## [DIRECTIONS FOR THIS TASK]
Quote the whole listing word for word, please.
--- DATASET EXTRACT ---
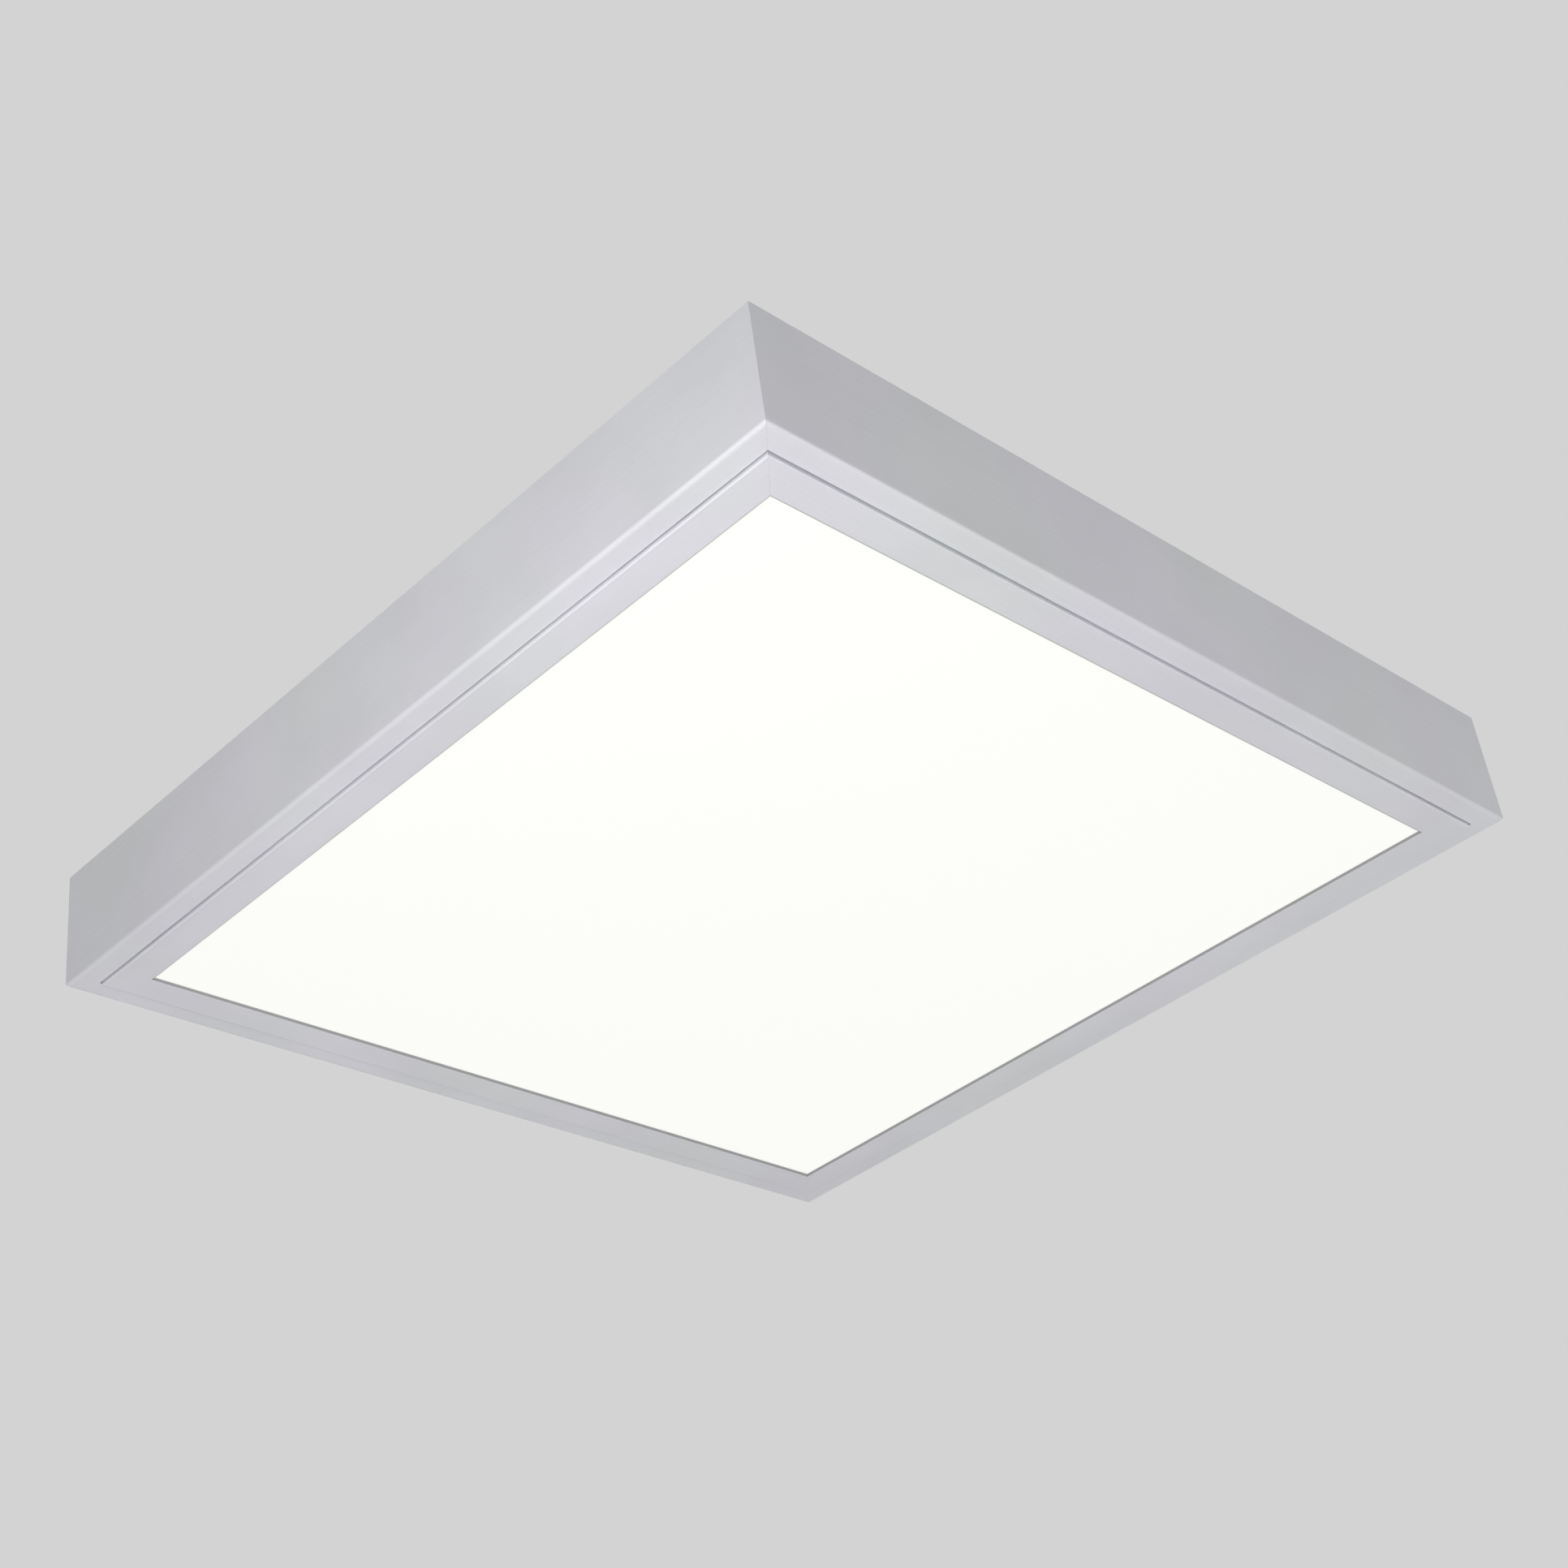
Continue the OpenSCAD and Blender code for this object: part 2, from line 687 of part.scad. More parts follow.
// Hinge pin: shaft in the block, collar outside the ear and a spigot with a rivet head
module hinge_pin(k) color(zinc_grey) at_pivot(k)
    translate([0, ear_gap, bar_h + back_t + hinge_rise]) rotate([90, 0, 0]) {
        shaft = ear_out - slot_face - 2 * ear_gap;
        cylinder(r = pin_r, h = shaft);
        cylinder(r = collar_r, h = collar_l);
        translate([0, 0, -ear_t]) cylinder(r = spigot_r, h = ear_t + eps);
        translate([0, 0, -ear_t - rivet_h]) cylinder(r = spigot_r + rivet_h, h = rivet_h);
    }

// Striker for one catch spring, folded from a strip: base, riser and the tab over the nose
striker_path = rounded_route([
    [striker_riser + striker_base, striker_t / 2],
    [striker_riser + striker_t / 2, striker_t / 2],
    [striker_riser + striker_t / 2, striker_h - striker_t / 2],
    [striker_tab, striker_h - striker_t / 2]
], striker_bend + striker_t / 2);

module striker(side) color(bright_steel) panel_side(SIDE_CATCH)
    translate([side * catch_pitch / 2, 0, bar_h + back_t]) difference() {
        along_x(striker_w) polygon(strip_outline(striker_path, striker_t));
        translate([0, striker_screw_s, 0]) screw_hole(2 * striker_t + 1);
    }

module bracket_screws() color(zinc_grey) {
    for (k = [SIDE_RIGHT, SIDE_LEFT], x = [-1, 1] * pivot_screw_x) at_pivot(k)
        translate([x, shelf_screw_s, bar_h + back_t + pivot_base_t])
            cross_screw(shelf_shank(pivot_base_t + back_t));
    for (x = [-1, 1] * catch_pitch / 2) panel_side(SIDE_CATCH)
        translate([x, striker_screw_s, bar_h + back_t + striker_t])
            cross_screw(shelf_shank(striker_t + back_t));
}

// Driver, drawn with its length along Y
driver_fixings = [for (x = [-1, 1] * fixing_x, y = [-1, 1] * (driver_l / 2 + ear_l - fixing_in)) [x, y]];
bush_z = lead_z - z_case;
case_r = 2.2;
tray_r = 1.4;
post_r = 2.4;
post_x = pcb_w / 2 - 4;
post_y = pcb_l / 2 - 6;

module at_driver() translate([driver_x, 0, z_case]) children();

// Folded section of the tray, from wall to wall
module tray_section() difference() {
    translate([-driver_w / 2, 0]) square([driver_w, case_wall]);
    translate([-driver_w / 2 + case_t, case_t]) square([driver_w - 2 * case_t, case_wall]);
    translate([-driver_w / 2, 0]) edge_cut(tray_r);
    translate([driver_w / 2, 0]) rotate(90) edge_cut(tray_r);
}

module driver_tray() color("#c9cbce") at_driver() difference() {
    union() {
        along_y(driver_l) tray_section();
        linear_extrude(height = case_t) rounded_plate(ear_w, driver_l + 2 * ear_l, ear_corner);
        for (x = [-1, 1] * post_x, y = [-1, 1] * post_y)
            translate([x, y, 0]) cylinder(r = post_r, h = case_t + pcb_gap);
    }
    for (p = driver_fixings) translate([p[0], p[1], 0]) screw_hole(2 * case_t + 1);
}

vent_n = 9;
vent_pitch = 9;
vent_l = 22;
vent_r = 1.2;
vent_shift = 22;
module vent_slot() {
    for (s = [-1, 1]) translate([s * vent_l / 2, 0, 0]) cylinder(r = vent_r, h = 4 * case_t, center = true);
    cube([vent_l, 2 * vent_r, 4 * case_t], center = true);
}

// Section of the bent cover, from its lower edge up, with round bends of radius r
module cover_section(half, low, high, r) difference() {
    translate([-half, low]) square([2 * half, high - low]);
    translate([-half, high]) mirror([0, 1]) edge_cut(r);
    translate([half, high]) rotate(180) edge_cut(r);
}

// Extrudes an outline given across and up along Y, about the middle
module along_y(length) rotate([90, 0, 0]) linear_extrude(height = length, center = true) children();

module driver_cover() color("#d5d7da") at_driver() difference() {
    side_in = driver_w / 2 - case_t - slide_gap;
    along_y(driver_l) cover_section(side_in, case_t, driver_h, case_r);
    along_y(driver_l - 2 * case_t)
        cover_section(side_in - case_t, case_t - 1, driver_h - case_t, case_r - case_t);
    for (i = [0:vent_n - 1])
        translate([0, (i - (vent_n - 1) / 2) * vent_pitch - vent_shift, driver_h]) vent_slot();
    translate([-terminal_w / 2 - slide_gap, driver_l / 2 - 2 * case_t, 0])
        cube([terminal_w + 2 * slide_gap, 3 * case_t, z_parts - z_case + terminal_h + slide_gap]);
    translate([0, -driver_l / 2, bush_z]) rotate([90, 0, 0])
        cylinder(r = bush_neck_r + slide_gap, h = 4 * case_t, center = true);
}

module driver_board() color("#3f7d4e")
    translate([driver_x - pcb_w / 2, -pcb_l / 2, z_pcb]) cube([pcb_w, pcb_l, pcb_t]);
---
## [EXERCISE RESPONSE]
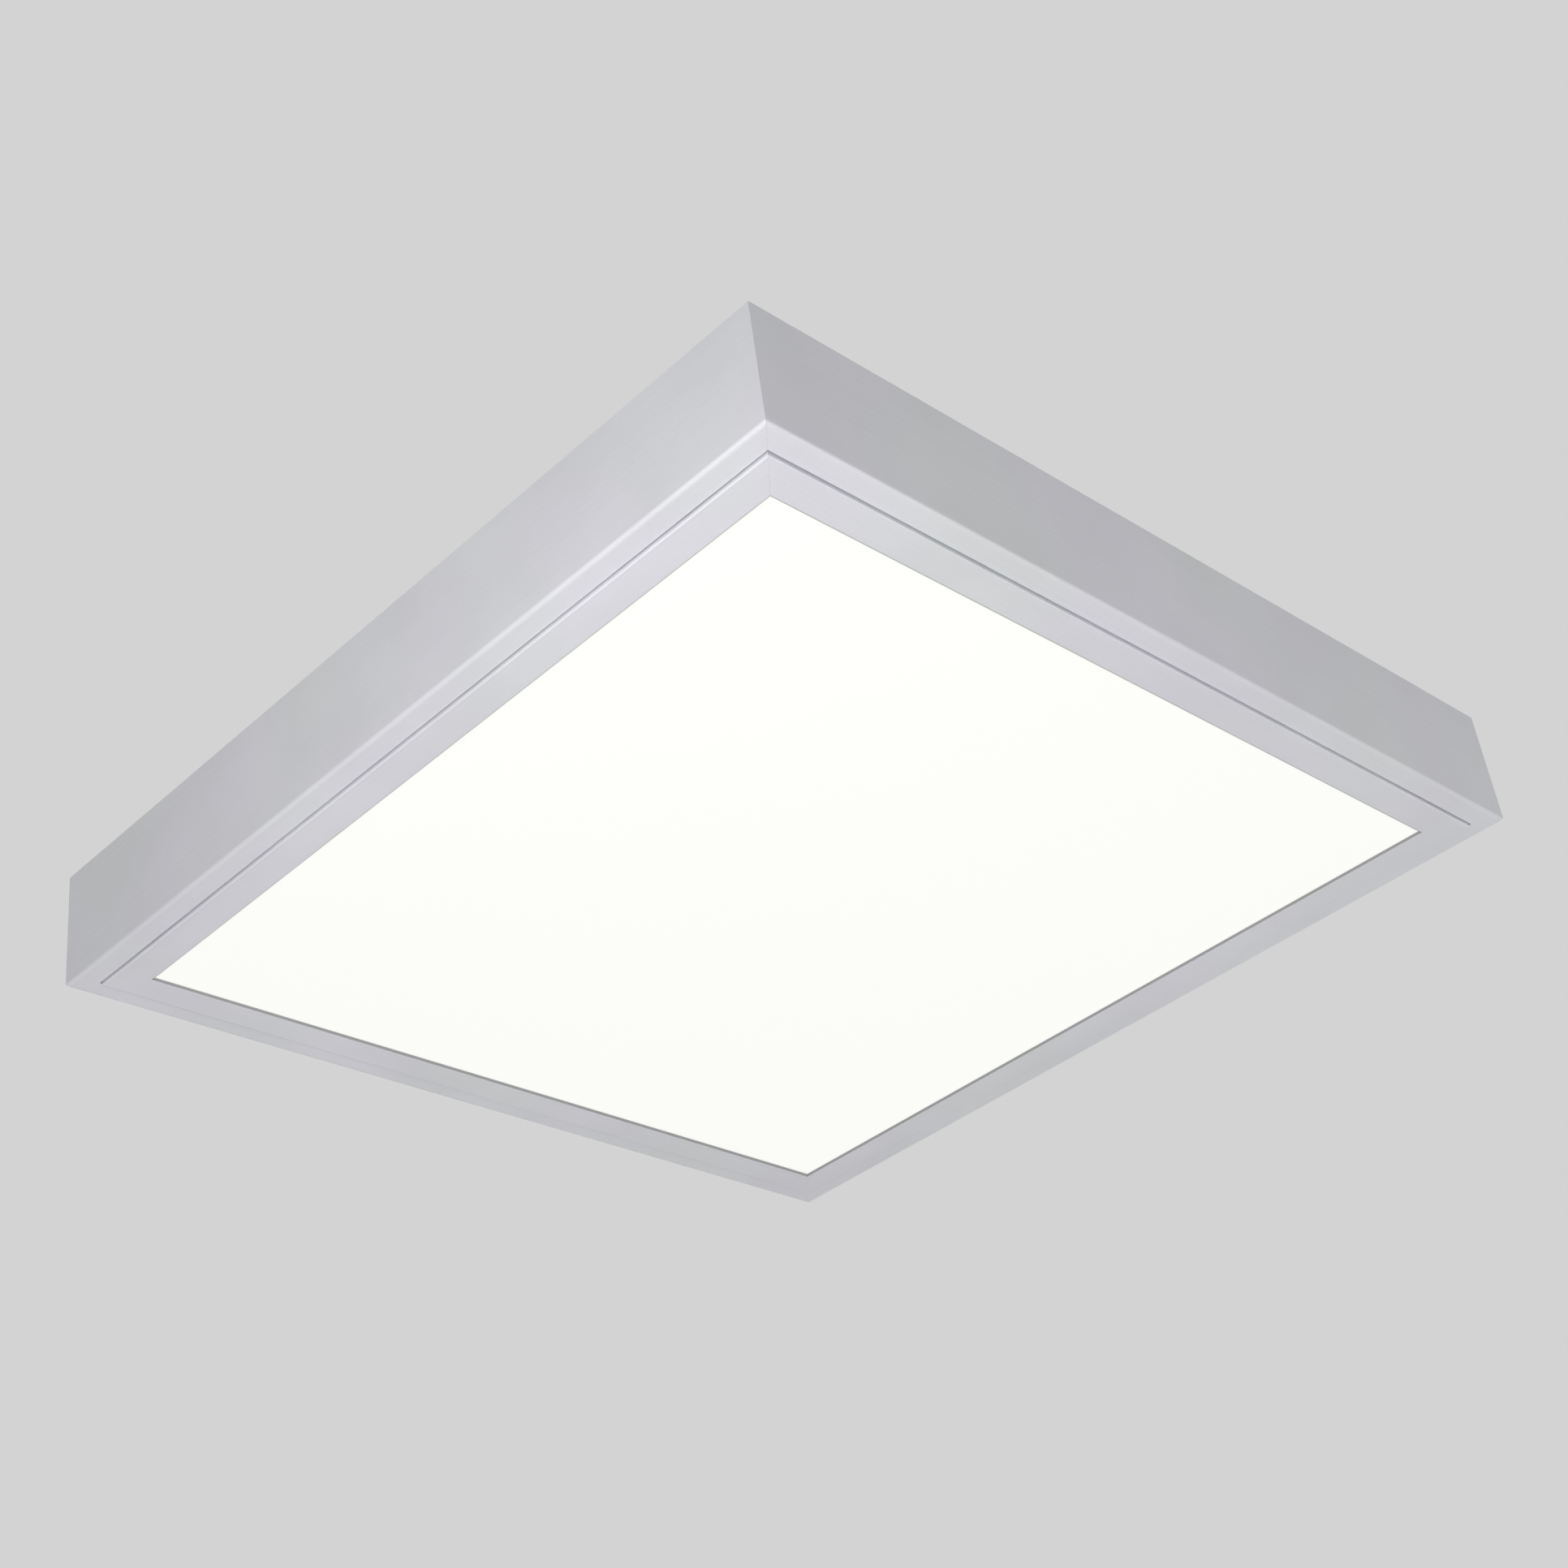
Continue the OpenSCAD and Blender code for this object: part 2, from line 687 of part.scad. More parts follow.
// Hinge pin: shaft in the block, collar outside the ear and a spigot with a rivet head
module hinge_pin(k) color(zinc_grey) at_pivot(k)
    translate([0, ear_gap, bar_h + back_t + hinge_rise]) rotate([90, 0, 0]) {
        shaft = ear_out - slot_face - 2 * ear_gap;
        cylinder(r = pin_r, h = shaft);
        cylinder(r = collar_r, h = collar_l);
        translate([0, 0, -ear_t]) cylinder(r = spigot_r, h = ear_t + eps);
        translate([0, 0, -ear_t - rivet_h]) cylinder(r = spigot_r + rivet_h, h = rivet_h);
    }

// Striker for one catch spring, folded from a strip: base, riser and the tab over the nose
striker_path = rounded_route([
    [striker_riser + striker_base, striker_t / 2],
    [striker_riser + striker_t / 2, striker_t / 2],
    [striker_riser + striker_t / 2, striker_h - striker_t / 2],
    [striker_tab, striker_h - striker_t / 2]
], striker_bend + striker_t / 2);

module striker(side) color(bright_steel) panel_side(SIDE_CATCH)
    translate([side * catch_pitch / 2, 0, bar_h + back_t]) difference() {
        along_x(striker_w) polygon(strip_outline(striker_path, striker_t));
        translate([0, striker_screw_s, 0]) screw_hole(2 * striker_t + 1);
    }

module bracket_screws() color(zinc_grey) {
    for (k = [SIDE_RIGHT, SIDE_LEFT], x = [-1, 1] * pivot_screw_x) at_pivot(k)
        translate([x, shelf_screw_s, bar_h + back_t + pivot_base_t])
            cross_screw(shelf_shank(pivot_base_t + back_t));
    for (x = [-1, 1] * catch_pitch / 2) panel_side(SIDE_CATCH)
        translate([x, striker_screw_s, bar_h + back_t + striker_t])
            cross_screw(shelf_shank(striker_t + back_t));
}

// Driver, drawn with its length along Y
driver_fixings = [for (x = [-1, 1] * fixing_x, y = [-1, 1] * (driver_l / 2 + ear_l - fixing_in)) [x, y]];
bush_z = lead_z - z_case;
case_r = 2.2;
tray_r = 1.4;
post_r = 2.4;
post_x = pcb_w / 2 - 4;
post_y = pcb_l / 2 - 6;

module at_driver() translate([driver_x, 0, z_case]) children();

// Folded section of the tray, from wall to wall
module tray_section() difference() {
    translate([-driver_w / 2, 0]) square([driver_w, case_wall]);
    translate([-driver_w / 2 + case_t, case_t]) square([driver_w - 2 * case_t, case_wall]);
    translate([-driver_w / 2, 0]) edge_cut(tray_r);
    translate([driver_w / 2, 0]) rotate(90) edge_cut(tray_r);
}

module driver_tray() color("#c9cbce") at_driver() difference() {
    union() {
        along_y(driver_l) tray_section();
        linear_extrude(height = case_t) rounded_plate(ear_w, driver_l + 2 * ear_l, ear_corner);
        for (x = [-1, 1] * post_x, y = [-1, 1] * post_y)
            translate([x, y, 0]) cylinder(r = post_r, h = case_t + pcb_gap);
    }
    for (p = driver_fixings) translate([p[0], p[1], 0]) screw_hole(2 * case_t + 1);
}

vent_n = 9;
vent_pitch = 9;
vent_l = 22;
vent_r = 1.2;
vent_shift = 22;
module vent_slot() {
    for (s = [-1, 1]) translate([s * vent_l / 2, 0, 0]) cylinder(r = vent_r, h = 4 * case_t, center = true);
    cube([vent_l, 2 * vent_r, 4 * case_t], center = true);
}

// Section of the bent cover, from its lower edge up, with round bends of radius r
module cover_section(half, low, high, r) difference() {
    translate([-half, low]) square([2 * half, high - low]);
    translate([-half, high]) mirror([0, 1]) edge_cut(r);
    translate([half, high]) rotate(180) edge_cut(r);
}

// Extrudes an outline given across and up along Y, about the middle
module along_y(length) rotate([90, 0, 0]) linear_extrude(height = length, center = true) children();

module driver_cover() color("#d5d7da") at_driver() difference() {
    side_in = driver_w / 2 - case_t - slide_gap;
    along_y(driver_l) cover_section(side_in, case_t, driver_h, case_r);
    along_y(driver_l - 2 * case_t)
        cover_section(side_in - case_t, case_t - 1, driver_h - case_t, case_r - case_t);
    for (i = [0:vent_n - 1])
        translate([0, (i - (vent_n - 1) / 2) * vent_pitch - vent_shift, driver_h]) vent_slot();
    translate([-terminal_w / 2 - slide_gap, driver_l / 2 - 2 * case_t, 0])
        cube([terminal_w + 2 * slide_gap, 3 * case_t, z_parts - z_case + terminal_h + slide_gap]);
    translate([0, -driver_l / 2, bush_z]) rotate([90, 0, 0])
        cylinder(r = bush_neck_r + slide_gap, h = 4 * case_t, center = true);
}

module driver_board() color("#3f7d4e")
    translate([driver_x - pcb_w / 2, -pcb_l / 2, z_pcb]) cube([pcb_w, pcb_l, pcb_t]);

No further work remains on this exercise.